Fokus der DBU auf das Thema Circular Economy

Auch die DBU will in Zukunft einen Fokus auf Circular Economy legen. Bonde zufolge soll in den nächsten drei Jahren ein zweistelliger Millionenbetrag in den Bereich CE fließen. „Die Frage, wie bekommen wir eigentlich Ressourcen in Kreisläufe, ist eine der ganz zentralen Umweltfragen der nächsten Jahre, sowohl in der Frage Klimaschutz als auch weit darüber hinaus”, so der Generalsekretär. Er und Nora waren sich einig, dass wir ein anderes Verhältnis zum Umgang mit Ressourcen und Materialien brauchen. Bonde betonte, dass bereits bei der Planung eines Produkts darüber nachgedacht werden muss, wie die verwendeten Materialien am Ende im Kreis laufen können. Er stimmte Nora zu, dass die Klimakrise nicht die einzige große Herausforderung sei: Es gebe noch weitere, genauso drängende ökologische Fragen, wie zum Beispiel die Ressourcenfragen oder auch der Verlust von Biodiversität: „Man wird die Probleme nicht lösen, indem man sie von einem Krisenbereich in den anderen verschiebt, sondern wir müssen sie wirklich lösen.”

Welche Rolle spielt der Mittelstand bei der Lösung von Umweltfragen?

Neben der Circular Economy hat die DBU einen ganz besonderen Fokus auf mittelständische Unternehmen. Das erklärte Bonde damit, dass KMU (kleine und mittlere Unternehmen) oft als Impulsgeber funktionieren und neue Ideen in die Märkte bringen. Die DBU möchte diesen Unternehmen dabei helfen, innovative Ideen aus dem Bereich Umweltschutz voranzubringen. Nora bestätigte, dass sich auch in Sachen C2C häufig mittelständische Unternehmen engagieren und oftmals direkt die gesamte Produktion nach Cradle to Cradle umstellen. Bonde hob hervor, dass dieses innovative Denken des Mittelstandes auch durch Corona nicht gebremst worden sei, im Gegenteil: Die DBU verzeichnete im Jahr 2020 ein Hoch an gestellten Anträgen. „Die Coronakrise hat die Frage der Nachhaltigkeit in Geschäftsmodellen vielleicht medial überlagert, aber in der Wirtschaft ist die Debatte voll entbrannt”, so Bonde.

Digitalisierung und die richtigen politischen Rahmenbedingungen

Ein weiteres Thema, das in diesem LAB Talk diskutiert wurde, war Digitalisierung. Nora erklärte, dass Digitalisierung für die Umsetzung von Cradle to Cradle in der Praxis enorm wichtig sei, da so digitale Materialausweise erstellt werden können, die genau dokumentieren, welche Materialien in Produkten enthalten sind.

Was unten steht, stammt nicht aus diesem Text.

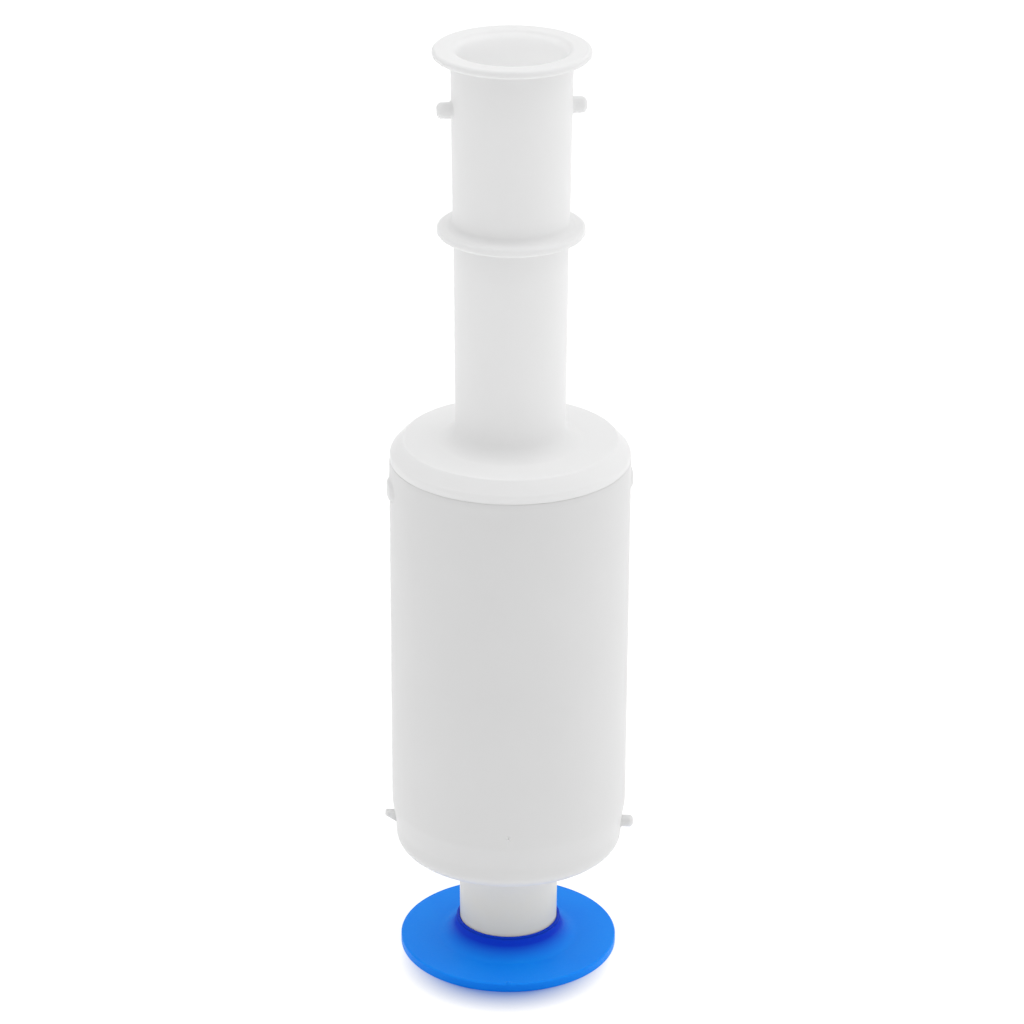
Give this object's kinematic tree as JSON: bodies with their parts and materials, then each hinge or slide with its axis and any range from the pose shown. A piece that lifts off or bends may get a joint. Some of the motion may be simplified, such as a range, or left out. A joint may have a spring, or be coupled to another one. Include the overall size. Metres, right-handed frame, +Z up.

Bonde hob ebenfalls die Vorteile durch Digitalisierung für Unternehmen hervor, ergänzte aber auch, dass die Digitalisierung einen nachhaltigen Rahmen brauche, damit sie nicht als Brandbeschleuniger für große Umweltprobleme wirke. Die Kreislaufführung von beispielsweise Halbleitern sei eine große Herausforderung und müsse mitgedacht werden. Dafür brauche es aber auch die richtigen politischen Rahmenbedingungen. An dieser Stelle betonte Nora, dass genau das auch Aufgabe unserer NGO sei: Politisch Druck auszuüben, damit sich genau solche Rahmenbedingungen verändern. Vorgaben aus der Politik, da waren sich beide einig, werden auch gebraucht, um reale Preise abzubilden, auch über einen realistischen Preis für CO2 hinaus. Bonde erläuterte, dass durch falsche Anreize verhindert würde, dass gute Produkte auf den Markt kommen: „Die Nicht-Bepreisung vom CO2-Ausstoß ist ein reales Markthindernis für moderne, innovative Produkte. Nora ergänzte, dass nicht nur Gewinne privatisiert werden sollen, sondern auch der Schaden, den ein Produkt zum Beispiel der Umwelt zufügt. Aus Sicht der DBU als Innovationsförderer, so Bonde, sei es eine große Hürde, dass es keine realen Preise gibt: „Wir sind überzeugt, dass wir einen Marktrahmen brauchen, der Innovationen nicht verhindert, sondern sie über die wahren Kosten anregt und so die guten Produkte in den Markt lässt.”

Umweltbildung als Bindeglied

Eine weitere Gemeinsamkeit zwischen der DBU und unserer NGO ergab sich beim Thema Umweltbildung. Genau wie wir möchte auch die DBU das richtige „Mindset” nicht nur in die Politik, sondern auch in die Gesellschaft bringen. Bonde betonte die Bedeutung von Best Practice Beispielen, die zeigen was schon geht, aber auch Druck machen können, damit man sich nicht auf dem Erreichten ausruht. Zur Rolle der DBU in diesem Zusammenhang sagte er: „Wir fühlen uns wie der Bob der Baumeister der Umweltbewegung. Bei uns geht es immer darum, welche Werkzeuge wir schon haben und wie man damit etwas ganz Konkretes lösen kann.” Bonde und Nora betonten beide, dass man zwar schon viel erreicht habe, aber es auch noch viel zu tun gebe. Man müsse nun eine positive Perspektive aufzeigen.